For those of you who don’t know, or were too busy celebrating May the 4th, this past Wednesday was Holocaust Remembrance Day, or Yom HaShoa (day of the Holocaust) in Hebrew. It is a day where humans around the world remember the catastrophe that occurred during the second World War. This tragedy left a dark mark on humanity, and made us reexamine ourselves, calling our very way of life into question.
However, while people spend time with loved ones remembering the disaster that was the Holocaust, it is important to explore the philosophical and ethical ramifications that the Holocaust left upon humanity as a whole.
The State of Germany in the 1930s was not a country of savages, it was not a union of people who were banded together in some cave to stay warm from the freezing rain, it was not a state of neanderthals who knew no better than to kill in order to survive. No, Germany in the 1930s was a state of cultural progression, a group of western individuals who enjoyed the musical style of Bach and Mozart, they were a cultured people who enjoyed the arts and refined cuisine. Adolf Hitler himself enacted many laws that punished animal cruelty. Yet in spite of their seemingly civilized nature, they were still able to enact the greatest atrocity known to man.
This is the primary lesson that the Holocaust teaches. Being the pinnacle of western civilization does not define your moral goodness. Simply being cultured does not mean you have the moral high ground over those who you deem barbarians or subhuman. The amount of enlightenment that a certain people are does not make them the same amount of moral. Protecting the lives of animals does not equate to caring for your fellow humans. This is seen in not just Germany, but also ancient nations.
The Greeks and the Romans for instance, viewed as the pinnacle of civilization at their time were a brutal people. We are all familiar from movies like Gladiator and 300 that the Greeks and the Romans were no foe of bloodshed. However, they are still described as the bedrock of Democracy and Philosophical thinking. This in itself denotes some separation between ‘being civilized’ and ‘being moral.’ We can cherry pick the good things from the Greeks and the Romans and we can starkly say no to their immorality, and devaluation of human life.
In a similar vein, the Holocaust put western efficiency to the moral test. The industrial nature of which the Holocaust was perpetrated from, record keeping, numbering humans, and extorting them till death on a mass scale was and is a challenge to the notion that western industrialized efficiency is by its very nature a good thing. It is with this power of industrialization and efficiency that the Nazi regime was able to efficiently murder eleven million people in a few short years. The scope of this travesty is unmatched in all of history.

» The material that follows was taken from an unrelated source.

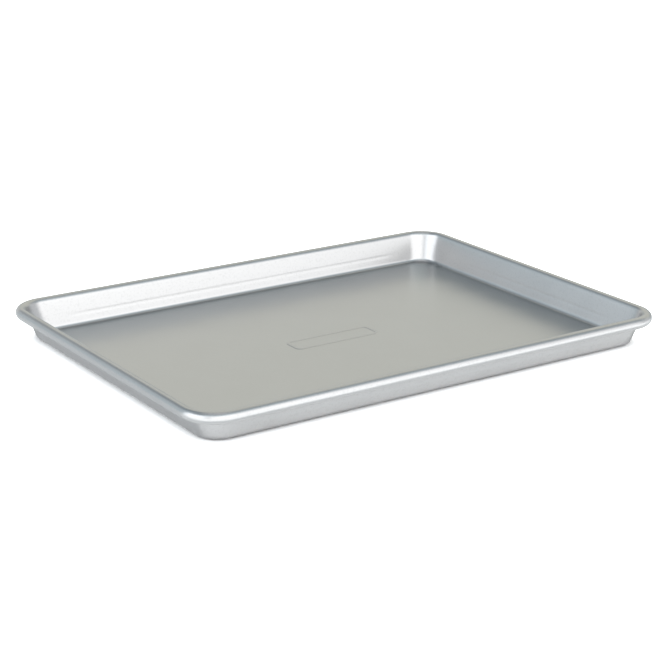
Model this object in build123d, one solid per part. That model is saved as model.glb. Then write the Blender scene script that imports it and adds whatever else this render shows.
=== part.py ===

This is what remembrance of the Holocaust means. This is what people mean when they utter the phrase ‘never again.’ To note that it was not an anomaly or a special circumstance, but it was normal everyday people who committed this atrocity. And more so these ‘normal people’ were as well known for their civilized manner. It raises the uncomfortable question of ‘how could this happen?' and that is exactly the question we as humanity need to answer if we want to prevent a tragedy of this magnitude from ever occurring again. We must all examine this question and we must root out even the smallest possibility that we can hold these beliefs. Because prejudice is in all of us, as it was in all of them at the time. Prejudice can turn seemingly normal people into the monsters that were the Nazis. And once we remove ourselves of prejudice we will truly be able to say in regards to a calamity like the Holocaust, not this time, not ever, never again.